Determining the Future of Classroom Structure

Filed in Education, October 19, 2010, 2:32 pm by Emily Chapman blog, collaboration, communit, Education, online learning, open source, openstudy

There’s no question about it: peer-to-peer learning is more efficient than lecture-style classes. Going forward, students and teachers are going to have to figure out how to organize themselves to take advantage of this, both online and off. Should groups be teacher-led, all working on the same material at the same time? Should students work at their own pace and pair with students who get the material at the same rate that they do? Or, should students who master the material quickly teach their peers? Questions like these–coupled with uncertainties about what size these groups should be–will determine the direction higher education takes in the next 5-10 years.

Cityyear’s photostream.

Films like Waiting for Superman have taken swipes at large public schools, encouraging the creation of smaller-scale charter schools to increase student test scores. Though large schools can be and often are subject to a host of problems, a recent New York Times article on Brockton high school in Massachusetts indicates that this doesn’t have to be the case. The high school has 4,100 students and, until recently, most of them were doing poorly on state exams and 1 in 3 dropped out. The school has managed to change its performance dramatically in the last 10 years–this year its students outperformed those at 90% of schools statewide. Administrators attribute the success to incorporating writing in all areas of the curriculum and getting teachers on board with the program–making sure everyone had the same goal.

Sharing a deeply-held common purpose can make even the biggest groups productive learning spaces.
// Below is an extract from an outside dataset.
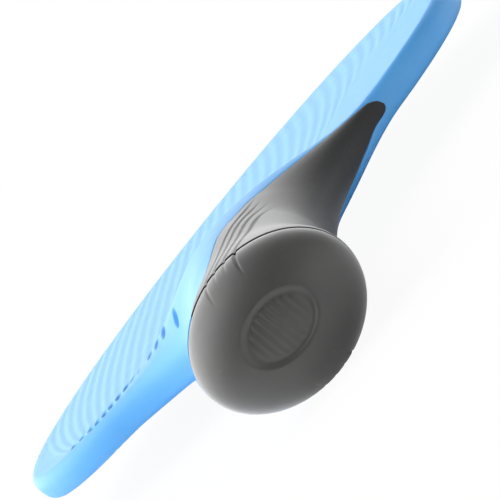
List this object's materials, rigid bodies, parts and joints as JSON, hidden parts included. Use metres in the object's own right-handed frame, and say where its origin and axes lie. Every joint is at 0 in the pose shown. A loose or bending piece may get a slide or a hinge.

The key–and this is the most difficult part, it seems–is getting everyone in a large group to hold to that goal. As critics of Waiting for Superman have noted, cash-strapped public institutions–whether k-12 or university-level–usually don’t have the option to downsize. But, even at large state institutions or online schools, it is possible to create communities motivated to head towards a common goal, and it’s perhaps by focusing on ways to make that happen that education reform can have the greatest success.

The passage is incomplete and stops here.